The anecdotal evidence from gallery owners in Accra is that this year has so far been dismal for art sales.
Many individual artists have also confirmed this view.
At ARTcapital Ghana, we were happy to make a few modest purchases to support the art ecosystem during this difficult period.
A research collaboration, spanning January to July 2020, by the cultural economist Clare McAndrew’s company – Art Economics and UBS examined art sales “in the US, UK, and Hong Kong—with a particular focus on how the pandemic has changed their interactions with galleries in the art market.”
There were four main findings for the period.
First, close to one-third of the galleries had to shed staff and over 90% had to close their physical space for a certain period; there was a concomitant average drop of 36% in sales.

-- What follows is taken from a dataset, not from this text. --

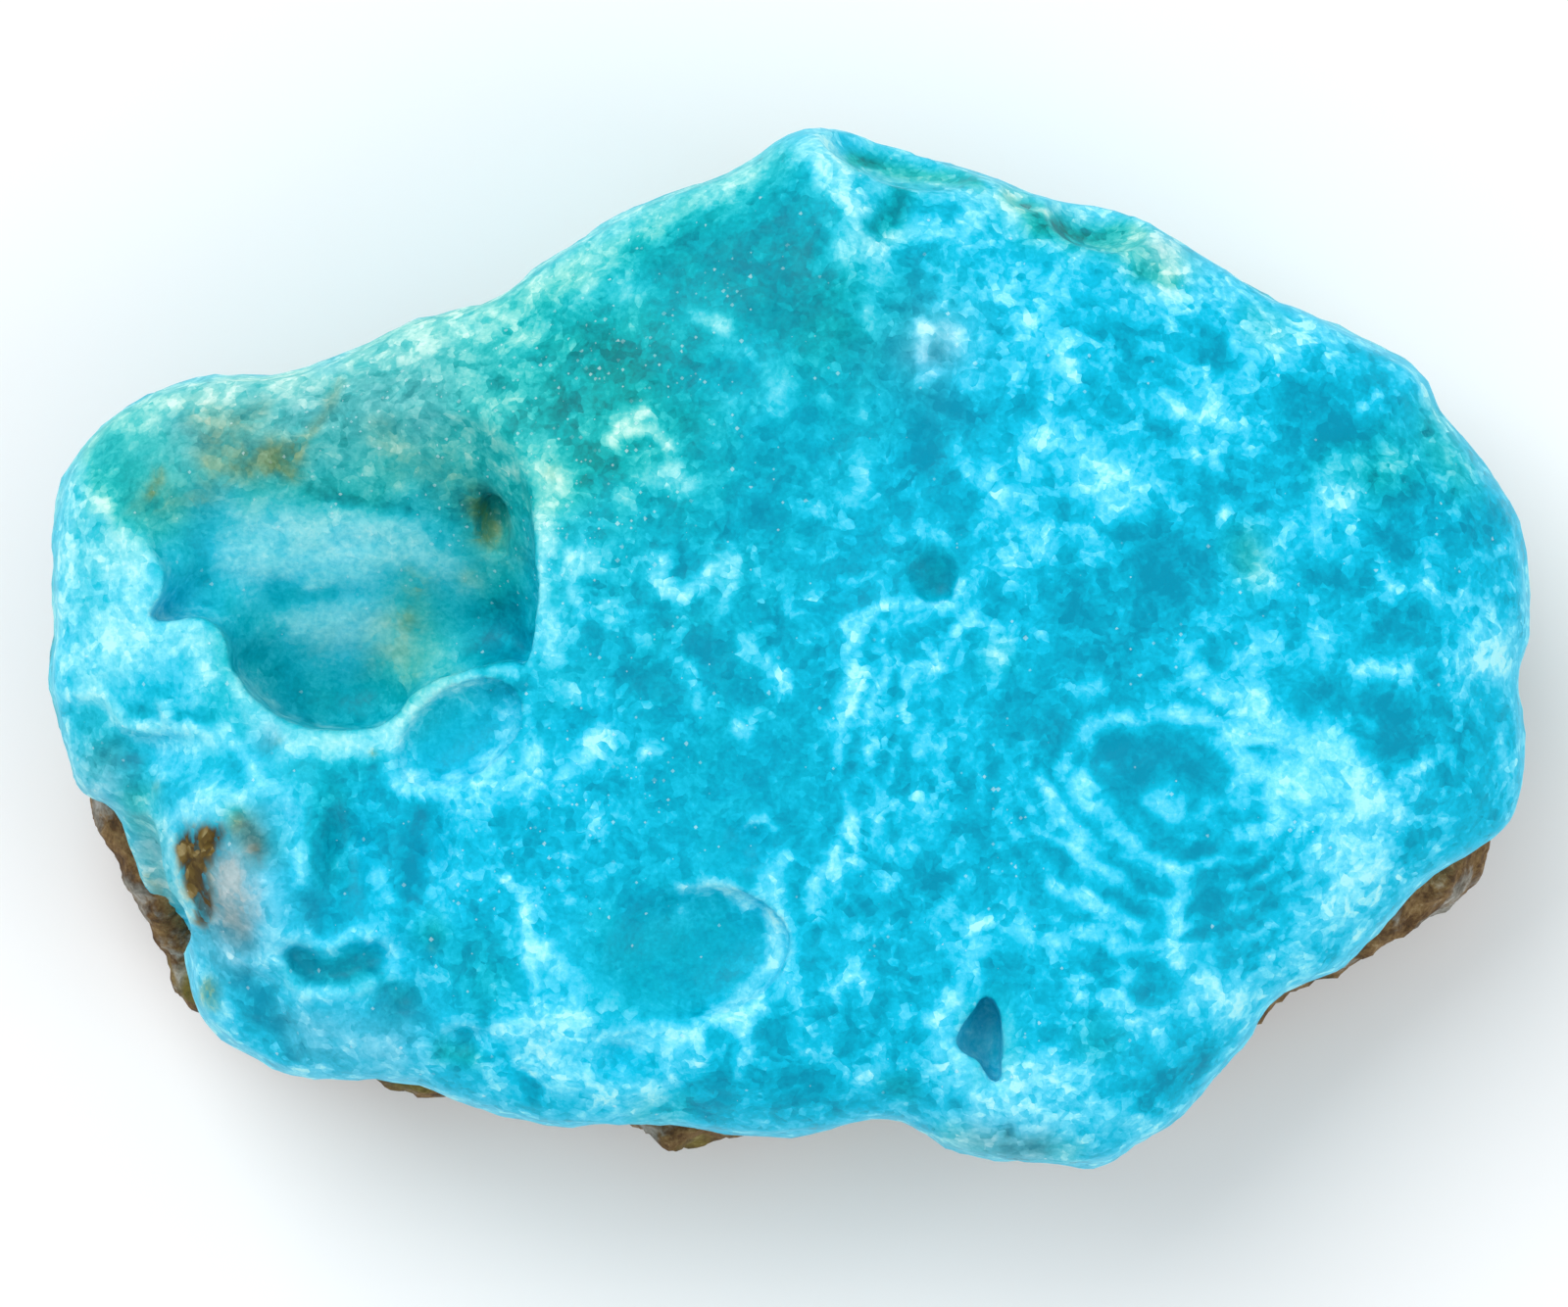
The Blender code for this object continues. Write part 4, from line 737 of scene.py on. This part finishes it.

Second, there was a marked increase in online sales; they rose to 37% compared to 10% of total sales for the previous year.
Third, dealers were more active with their digital content with respect to sales strategy.
And fourth, the proportion of sales at art fairs decreased markedly from 46% to 16%.
Most dealers indicated that they had shifted their priorities to boosting online sales, cutting costs and “maintaining relationships with existing clients who were seen to be critical to their survival”.
Over 90% of collectors surveyed indicated that they had purchased a work of art during the period; 13% spent over USD 1m and 63% spent over USD100K.
The collectors had a comparatively positive outlook: 59% felt that the pandemic had increased their interest in collecting.
The millennial collectors had the largest share of high spenders, with 14% having spent over USD1 million (compared with just 5% of boomers).
More than 70% of millennials reported that the pandemic had enhanced their interest in collecting art.
Over the long term, collectors’ confidence in the art market is advancing across the board.